While in Atchison Butler went to the offices of the Squatter Sovereign to get some extra copies to show his friends in Illinois. Butler was waited on by Robert S. Kelley and took the opportunity to announce his free-state views. Kelley organized a meeting that night and the next day Kelley and his cohorts accosted Butler and demanded he sign a string of resolutions denouncing free State men. He refused. A large crowd gathered. Matters were debated. Eventually ...

a vote was taken upon the mode of punishment which ought to be accorded to him [Butler], and to this day it is probably known but to few persons that a decided verdict of death by hanging was rendered; and furthermore, that Mr. Kelley, the teller, by making false returns to the excited mob, save Mr. Butler's life ... the pro-slavery party decided to send Mr. Butler down the Missouri River on a raft.

A picture of the flag that flew on the raft on which Pardee Butler was set adrift. The flag remained in the family and was donated by his son Charles Pardee Butler to the Kansas State Historical Society in 1927 and is on display in the Kansas Museum of History. The text "Greeley to the Rescue" is a reference to Horace Greeley, the New York Tribune anti-slavery editor.

A raft was constructed of two logs, a flag placed on the end of the raft, Butler ordered to take his place on the raft, and the whole was towed by a skiff to the middle of the Missouri river and set adrift. As the raft departed the bank Butler declaimed:

Gentlemen, if I am drowned [he could not swim] I forgive you; but I have this to say to you: If you are not ashamed of your part in this transaction, I am not ashamed of mine. Good-by.

Butler cut off the flag and using the flag staff as a paddle made his way to the Kansas shore. The rafting episode was widely publicized and made clear that "... the country was full of men that were ready to fight."

The following spring on April 30, 1856 Butler passed through Atchison on his way back to his homestead from more preaching in Illinois. He was spotted by Kelley and was again soon the target of an angry mob who wanted to shoot or hang him. After much discussion a punishment of tarring and feathering substituted. Butler's account of this episode appeared in several papers of the times.

The passions of which Butler was a victim continued to ferment in Kansas and the rest of the country and soon led to the Civil War.

== Later life ==
After the Civil War, Butler continued to preach and farm and turned from the abolitionist movement to the temperance movement. He spent much time writing and lecturing on temperance, both before and after the passage of a Prohibitory Amendment to the Kansas state constitution. The Atchison Daily Globe of the 1880s contains several of his polemics.

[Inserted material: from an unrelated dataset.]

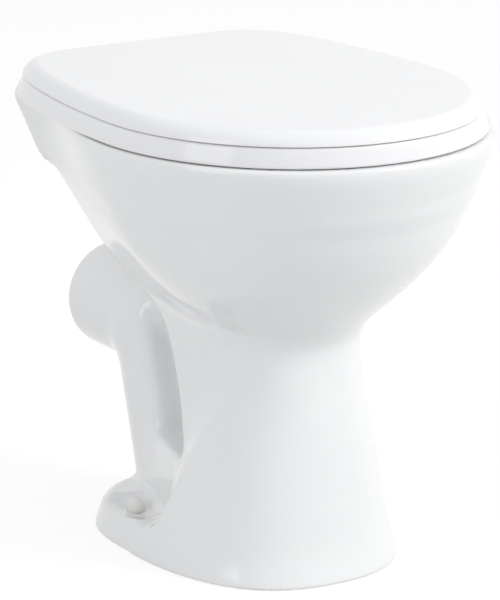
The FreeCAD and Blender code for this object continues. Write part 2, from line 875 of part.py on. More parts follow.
def seat_ring():
    """Seat with its mouth, and notches and knuckles for the hinges."""
    body = seat_blank()
    cuts = [box(-seat_half_width, seat_half_width, hinge_place - seat_rear_gap,
                seat_back + overrun, seat_underside - overrun, seat_top + overrun)]
    knuckles = []
    for x in hinge_sides():
        lid_low, lid_high = knuckle_span(x, False)
        seat_low, seat_high = knuckle_span(x, True)
        inner = lid_low - seat_notch_gap if x > 0 else lid_high + seat_notch_gap
        outer = seat_low if x > 0 else seat_high
        cuts.append(box(min(inner, outer), max(inner, outer), hinge_place - seat_notch_depth,
                        seat_back + overrun, seat_underside - overrun, seat_top + overrun))
        knuckles.append(cross_pin(knuckle_radius, seat_low, seat_high))
        knuckles.append(box(seat_low, seat_high, hinge_place - 2 * knuckle_radius, hinge_place,
                            hinge_height - knuckle_radius, seat_top))
    body = joined([cut_away(body, [seat_mouth()] + cuts)] + knuckles)
    bores = [cross_pin(pin_radius + pin_running_gap, *knuckle_span(x, True))
             for x in hinge_sides()]
    plugs = [upright(buffer_plug_radius, x, y, seat_underside - overrun,
                     seat_underside + buffer_plug_length)
             for x, y in seat_buffer_places()]
    return cut_away(body, bores + plugs)


def seat_mouth():
    """Opening of the seat, whose upper edge is rounded over."""
    sections = [seat_mouth_section(0, seat_underside - overrun)]
    for step in range(mouth_edge_steps + 1):
        angle = math.pi / 2 * step / mouth_edge_steps
        sections.append(seat_mouth_section(seat_mouth_radius * (1 - math.cos(angle)),
                                           seat_top - seat_mouth_radius * (1 - math.sin(angle))))
    sections.append(seat_mouth_section(seat_mouth_radius, seat_top + overrun))
    return Part.makeLoft(sections, True, True)


def seat_mouth_section(growth, z):
    return oval(seat_mouth_half_width + growth, seat_mouth_front + growth,
                seat_mouth_back + growth, z, seat_mouth_power, seat_mouth_power)


def buffer_places(shares, half_width, front):
    places = []
    for width_share, front_share in shares:
        for side in (-1, 1):
            places.append((side * width_share * half_width, front_share * front))
    return places


def seat_buffer_places():
    return buffer_places(SEAT_BUFFER_SHARES, seat_half_width, seat_front)


def lid_buffer_places():
    return buffer_places(LID_BUFFER_SHARES, lid_half_width, lid_front)


def seat_buffer(x, y):
    """Rubber pad with a plug that sits in the seat's underside."""
    low = rim_height + buffer_gap
    pad = upright(buffer_radius, x, y, low, seat_underside)
    pad = pad.makeFillet(buffer_edge_radius, level_edges(pad, low))
    plug = upright(buffer_plug_radius, x, y, seat_underside - overrun,
                   seat_underside + buffer_plug_length)
    return joined([pad, plug])


def lid_inset(inset, z):
    return cover_outline(lid_half_width - inset, lid_front - inset, lid_back - inset, z)


def lid_inside_top():
    return lid_underside + lid_edge_height - lid_skin


def lid_shell():
    """Outer form of the lid less its hollow underside."""
    sections = []
    for step in range(lid_edge_steps + 1):
        angle = math.pi / 2 * step / lid_edge_steps
        rise = math.sin(angle) ** (2 / lid_edge_power)
        inset = 1 - math.cos(angle) ** (2 / lid_edge_power)
        sections.append(lid_inset(lid_edge_width * inset, lid_underside + lid_edge_height * rise))
    rim = Part.makeLoft(sections, True, True)
    top = lid_underside + lid_edge_height
    crown_top = Part.makeLoft([lid_inset(lid_edge_width, top),
                               lid_inset(lid_edge_width + lid_crown_width, top + lid_crown)],
                              True, True)
    inside_low = lid_underside - overrun
    insides = [lid_inset(lid_skin, inside_low)]
    for rise, width in LID_INSIDE_SHARES:
        z = lid_underside + (lid_inside_top() - lid_underside) * rise
        insides.append(lid_inset(lid_skin + lid_edge_width * width, z))
    inside = Part.makeLoft(insides, True, True)
    return cut_away(rim.fuse(crown_top), [inside])


def lid():
    """Lid with its knuckles. Slots in its rear edge clear the posts and the seat's knuckles."""
    body = lid_shell()
    knuckles = []
    for x in hinge_sides():
        low, high = knuckle_span(x, False)
        knuckles.append(cross_pin(knuckle_radius, low, high))
        knuckles.append(box(low, high, hinge_place - knuckle_radius, hinge_place + pin_radius,
                            hinge_height, lid_inside_top() + lid_skin / 2))
    body = joined([body] + knuckles)
    cuts = []
    for x in hinge_sides():
        half = post_width / 2 + knuckle_gap
        seat_low, seat_high = knuckle_span(x, True)
        cuts.append(box(min(x - half, seat_low - knuckle_gap),
                        max(x + half, seat_high + knuckle_gap),
                        hinge_place - lid_slot_front, lid_back + overrun,
                        lid_underside - overrun, lid_underside + lid_edge_height + overrun))
        low, high = knuckle_span(x, False)
        cuts.append(cross_pin(pin_radius + pin_running_gap, low - overrun, high + overrun))
    return cut_away(body, cuts)


def lid_buffer(x, y):
    """Rubber stud inside the lid that meets the seat."""
    low = seat_top + buffer_gap
    stud = upright(lid_buffer_radius, x, y, low, lid_inside_top())
    return stud.makeFillet(lid_buffer_edge_radius, level_edges(stud, low))


def cap_washer(x):
    disc = upright(cap_radius - cap_wall - cap_washer_gap, x, screw_line, screw_dish_floor,
                   screw_dish_floor + cap_washer_height)
    return disc.cut(upright(cap_washer_hole_radius, x, screw_line, screw_dish_floor - overrun,
                            screw_dish_floor + cap_washer_height + overrun))


def floor_screw_cap(x):
    """Domed cap over the floor screw: a thin half ball on a short straight skirt."""
    low = screw_dish_floor + cap_lift_gap
    centre = screw_dish_floor + cap_height - cap_radius
    inner = cap_radius - cap_wall
    outline = [
        Part.makeLine(Vector(inner, 0, low), Vector(cap_radius, 0, low)),
        Part.makeLine(Vector(cap_radius, 0, low), Vector(cap_radius, 0, centre)),
        quarter_arc(cap_radius, centre),
        Part.makeLine(Vector(0, 0, centre + cap_radius), Vector(0, 0, centre + inner)),
        quarter_arc(inner, centre),
        Part.makeLine(Vector(inner, 0, centre), Vector(inner, 0, low)),
    ]
    face = Part.Face(Part.Wire(outline))
    cap = face.revolve(Vector(0, 0, 0), Vector(0, 0, 1), full_turn)
    cap.translate(Vector(x, screw_line, 0))
    return cap


def quarter_arc(radius, height):
    """Arc from the top of a half ball down to its widest circle."""
    slant = radius / math.sqrt(2)
    return Part.Arc(Vector(0, 0, height + radius), Vector(slant, 0, height + slant),
                    Vector(radius, 0, height)).toShape()


def save(shape, name):
    """Write one solid, moved so that the origin is on the floor screws' line."""
    solid = only_solid(shape)
    if not solid.isValid():
        raise RuntimeError(name + " is not a valid solid")
    solid.translate(Vector(0, -screw_line, 0))
    solid.exportStep("parts/" + name + ".step")
    print(name, round(solid.Volume / cm3), "cm3")


def save_pairs():
    """The pieces that there are two of, left and right."""
    makers = [hinge_post, hinge_pin, hinge_gasket, hinge_bolt, bolt_cone, bolt_washer, wing_nut]
    for side, x in zip(("left", "right"), hinge_sides()):
        for maker in makers:
            save(maker(x), maker.__name__ + "_" + side)
    for side, x in (("left", -screw_spacing / 2), ("right", screw_spacing / 2)):
        for maker in (cap_washer, floor_screw_cap):
            save(maker(x), maker.__name__ + "_" + side)


def save_buffers():
    names = ("front_left", "front_right", "back_left", "back_right")
    for name, (x, y) in zip(names, seat_buffer_places()):
        save(seat_buffer(x, y), "seat_buffer_" + name)
    for name, (x, y) in zip(names, lid_buffer_places()):
        save(lid_buffer(x, y), "lid_buffer_" + name)


if __name__ == "__main__":
    os.makedirs("parts", exist_ok=True)
    save_pairs()
    save_buffers()
    save(seat_ring(), "seat_ring")
    save(lid(), "lid")
    save(pan(), "pan")
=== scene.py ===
"""Floor-standing toilet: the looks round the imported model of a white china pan, seat and lid."""

import math

import bpy
import numpy as np
from bpy.props import FloatProperty, FloatVectorProperty, PointerProperty
from bpy.types import Operator, Panel, PropertyGroup
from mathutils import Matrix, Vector


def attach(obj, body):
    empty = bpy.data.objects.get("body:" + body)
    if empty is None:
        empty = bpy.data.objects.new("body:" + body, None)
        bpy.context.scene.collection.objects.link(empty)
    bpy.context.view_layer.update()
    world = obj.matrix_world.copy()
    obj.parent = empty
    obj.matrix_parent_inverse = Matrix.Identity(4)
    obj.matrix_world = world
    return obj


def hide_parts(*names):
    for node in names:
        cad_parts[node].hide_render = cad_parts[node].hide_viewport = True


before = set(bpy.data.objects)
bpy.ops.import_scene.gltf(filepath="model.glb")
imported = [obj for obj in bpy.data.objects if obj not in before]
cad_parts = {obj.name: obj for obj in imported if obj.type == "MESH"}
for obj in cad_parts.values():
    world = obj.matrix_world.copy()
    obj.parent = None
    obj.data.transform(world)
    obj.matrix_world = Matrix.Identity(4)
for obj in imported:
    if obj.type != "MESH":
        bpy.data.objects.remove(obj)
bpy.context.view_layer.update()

bl_info = {
    "name": "Floor-standing toilet",
    "version": (1, 0, 0),
    "blender": (4, 5, 0),
    "location": "View3D > Sidebar > Toilet",
    "description": "White china pan with a seat and a lid, on a pale studio floor",
    "category": "Object",
}

# Shapes are laid out in millimetres from the rim's widest place. The frame's origin is
# midway between the floor screws, this far behind it.
SCREW_LINE = 117.0
MM = 0.001

# Outer form of bowl, neck and front column, level by level: shares of rim height, half
# width, deck reach (widest place), nose reach, then the power of the front curve, the
# share of half width at the rear, shares of deck reach where the side has come in and
# where the rear is, and the rear corner's rounding as a share of the half width.
BODY_LEVEL_SHARES = (
    (1.000, 1.000, 0.000, 1.000, 2.02, 0.758, 0.830, 0.996, 0.111),
    (0.987, 1.000, 0.000, 1.000, 2.02, 0.758, 0.830, 0.996, 0.111),
    (0.941, 0.975, 0.000, 0.974, 2.02, 0.744, 0.826, 0.949, 0.106),
    (0.901, 0.945, 0.000, 0.941, 2.02, 0.727, 0.822, 0.907, 0.095),
    (0.873, 0.929, 0.000, 0.922, 2.00, 0.716, 0.814, 0.872, 0.078),
    (0.855, 0.913, 0.000, 0.903, 2.00, 0.708, 0.810, 0.836, 0.056),
    (0.837, 0.893, 0.000, 0.883, 2.00, 0.694, 0.802, 0.722, 0.045),
    (0.805, 0.866, 0.000, 0.855, 2.00, 0.659, 0.789, 0.702, 0.045),
    (0.754, 0.809, 0.000, 0.798, 2.00, 0.603, 0.761, 0.666, 0.045),
    (0.694, 0.707, 0.000, 0.706, 2.00, 0.544, 0.721, 0.619, 0.045),
    (0.638, 0.592, 0.000, 0.596, 2.00, 0.481, 0.664, 0.565, 0.045),
    (0.592, 0.482, 0.004, 0.490, 2.00, 0.416, 0.611, 0.510, 0.045),
    (0.557, 0.409, 0.008, 0.415, 2.10, 0.370, 0.559, 0.465, 0.045),
    (0.519, 0.370, 0.008, 0.371, 2.30, 0.348, 0.445, 0.404, 0.045),
    (0.455, 0.368, 0.000, 0.374, 2.40, 0.345, 0.300, 0.352, 0.045),
    (0.380, 0.404, -0.024, 0.392, 2.15, 0.340, 0.324, 0.312, 0.045),
    (0.296, 0.443, -0.016, 0.408, 2.25, 0.373, 0.283, 0.243, 0.045),
    (0.223, 0.485, 0.032, 0.418, 2.37, 0.401, 0.251, 0.202, 0.045),
    (0.147, 0.535, 0.097, 0.436, 2.41, 0.429, 0.291, 0.239, 0.045),
    (0.076, 0.585, 0.150, 0.452, 2.41, 0.435, 0.348, 0.296, 0.045),
    (0.030, 0.618, 0.194, 0.482, 2.40, 0.440, 0.405, 0.356, 0.045),
    (0.000, 0.646, 0.227, 0.520, 2.40, 0.446, 0.437, 0.397, 0.045),
)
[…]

On September 19, 1888, as Butler was dismounting a colt that refused to be bridled he was kicked in the right foot crushing the ankle. The family feared no worse than a crippled ankle. The first week was hopeful. The second week he was delirious. He soon fell into an unconscious stuper and died on October 19 at the age of seventy-two.

== Politics ==
The Republican Party was begun in the early 1850s by anti-slavery activists. Pardee Butler was one of the organizers of the Republican Party in Kansas in May and June 1856. In 1856 the Republicans became a national party when John C. Fremont was nominated for President. In 1860 Abraham Lincoln became the first Republican president.

There is a family story about Pardee Butler and Abraham Lincoln that is related by Heywood Broun in one of his It Seems to Me columns that appeared in the New York Graphic in March 1936.

The Rev. Pardee Butler was a mighty man in debate and a most skillful propagandist. He wrote the free soil constitution for the State of Kansas, and in the eyes of some historians he is identified as the actual founder of the Republican party. ... His family treasures an anecdote of his return home after an oratorical foray.

"Were there any other speakers?" asked his wife.

"Other speakers!" snorted the Rev. Pardee Butler, who was accustomed to open and close meetings himself. But then he was reminded of an incident. "Oh, yes," he said, "when I got done we heard a few words from a young Springfield lawyer named Lincoln."

Butler was active in the presidential campaign of 1872 speaking at the Republican State Congressional Convention at Lawrence and serving as an elector.

Though often urged by his friends to run for office, Butler invariably refused telling them "...he considered the office of a Christian preacher the highest office on earth."